> _Task requirements_: Show every line containing "from" by copying it.

** Begin Stored data **

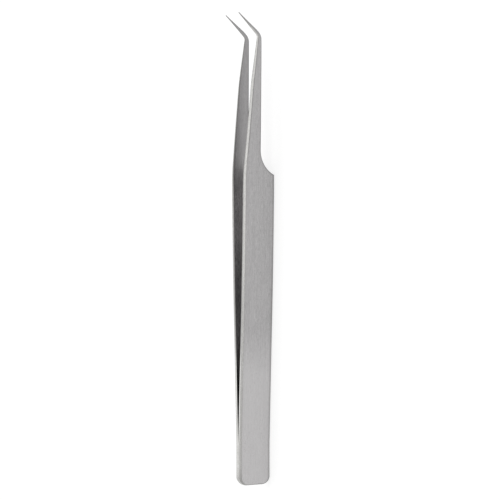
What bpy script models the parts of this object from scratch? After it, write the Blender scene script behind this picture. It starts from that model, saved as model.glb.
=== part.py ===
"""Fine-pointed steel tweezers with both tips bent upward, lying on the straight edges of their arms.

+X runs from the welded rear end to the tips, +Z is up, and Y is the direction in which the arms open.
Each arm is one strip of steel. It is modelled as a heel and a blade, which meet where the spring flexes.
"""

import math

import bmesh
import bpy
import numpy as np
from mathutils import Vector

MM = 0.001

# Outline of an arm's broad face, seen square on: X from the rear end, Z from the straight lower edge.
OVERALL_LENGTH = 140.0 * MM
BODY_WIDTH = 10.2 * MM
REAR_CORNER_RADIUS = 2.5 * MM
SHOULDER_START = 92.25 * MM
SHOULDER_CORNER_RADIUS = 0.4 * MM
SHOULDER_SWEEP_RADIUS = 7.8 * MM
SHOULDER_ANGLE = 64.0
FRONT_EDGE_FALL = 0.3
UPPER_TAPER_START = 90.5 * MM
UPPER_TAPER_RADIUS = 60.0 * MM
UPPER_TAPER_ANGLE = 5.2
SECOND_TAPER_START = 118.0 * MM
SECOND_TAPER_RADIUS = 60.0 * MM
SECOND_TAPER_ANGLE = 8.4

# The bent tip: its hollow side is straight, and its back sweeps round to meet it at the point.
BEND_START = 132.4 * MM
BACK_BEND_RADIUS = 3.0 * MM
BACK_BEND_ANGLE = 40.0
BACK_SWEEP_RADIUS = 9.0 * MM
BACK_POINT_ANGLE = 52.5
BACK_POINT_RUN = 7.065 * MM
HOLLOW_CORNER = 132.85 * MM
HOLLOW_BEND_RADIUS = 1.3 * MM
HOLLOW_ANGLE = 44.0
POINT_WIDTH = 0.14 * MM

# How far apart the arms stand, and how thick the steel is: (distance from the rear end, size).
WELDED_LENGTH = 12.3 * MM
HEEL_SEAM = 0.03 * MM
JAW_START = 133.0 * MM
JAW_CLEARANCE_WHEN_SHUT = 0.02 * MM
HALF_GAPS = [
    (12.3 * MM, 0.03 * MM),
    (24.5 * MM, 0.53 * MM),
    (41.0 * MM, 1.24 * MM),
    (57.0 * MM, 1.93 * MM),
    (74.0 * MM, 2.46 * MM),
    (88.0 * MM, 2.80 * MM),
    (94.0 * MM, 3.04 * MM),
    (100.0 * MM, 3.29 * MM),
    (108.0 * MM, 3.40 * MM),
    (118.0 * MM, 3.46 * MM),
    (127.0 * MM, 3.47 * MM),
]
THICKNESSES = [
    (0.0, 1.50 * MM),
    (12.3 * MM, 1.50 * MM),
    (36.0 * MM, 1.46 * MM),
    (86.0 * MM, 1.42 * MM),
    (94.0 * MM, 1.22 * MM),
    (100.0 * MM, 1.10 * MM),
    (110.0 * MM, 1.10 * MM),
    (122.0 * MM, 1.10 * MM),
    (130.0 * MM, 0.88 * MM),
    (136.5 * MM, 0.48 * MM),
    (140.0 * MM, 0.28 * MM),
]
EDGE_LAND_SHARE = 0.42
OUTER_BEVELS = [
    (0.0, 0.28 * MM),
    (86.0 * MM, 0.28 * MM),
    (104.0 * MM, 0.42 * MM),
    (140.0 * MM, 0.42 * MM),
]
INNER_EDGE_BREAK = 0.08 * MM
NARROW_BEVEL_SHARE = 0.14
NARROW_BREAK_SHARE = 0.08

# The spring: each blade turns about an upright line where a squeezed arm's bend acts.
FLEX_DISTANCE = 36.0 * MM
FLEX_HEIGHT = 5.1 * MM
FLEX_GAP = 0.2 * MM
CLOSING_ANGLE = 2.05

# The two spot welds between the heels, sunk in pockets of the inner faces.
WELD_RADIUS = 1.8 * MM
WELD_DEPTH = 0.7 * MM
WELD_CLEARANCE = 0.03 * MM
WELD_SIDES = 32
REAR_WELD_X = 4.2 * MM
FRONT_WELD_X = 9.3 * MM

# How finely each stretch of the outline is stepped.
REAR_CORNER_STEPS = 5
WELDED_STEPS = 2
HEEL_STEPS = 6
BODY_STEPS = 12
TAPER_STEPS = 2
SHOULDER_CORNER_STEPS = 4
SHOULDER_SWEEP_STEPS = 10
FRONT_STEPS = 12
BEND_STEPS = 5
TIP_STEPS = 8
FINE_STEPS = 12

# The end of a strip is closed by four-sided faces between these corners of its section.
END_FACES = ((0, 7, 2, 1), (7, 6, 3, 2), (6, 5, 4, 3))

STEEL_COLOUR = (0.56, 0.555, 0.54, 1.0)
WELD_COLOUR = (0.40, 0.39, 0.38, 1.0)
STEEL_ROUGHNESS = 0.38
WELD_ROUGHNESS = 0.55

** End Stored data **

> _Result_:
What bpy script models the parts of this object from scratch? After it, write the Blender scene script behind this picture. It starts from that model, saved as model.glb.
+X runs from the welded rear end to the tips, +Z is up, and Y is the direction in which the arms open.
from mathutils import Vector
# Outline of an arm's broad face, seen square on: X from the rear end, Z from the straight lower edge.
# How far apart the arms stand, and how thick the steel is: (distance from the rear end, size).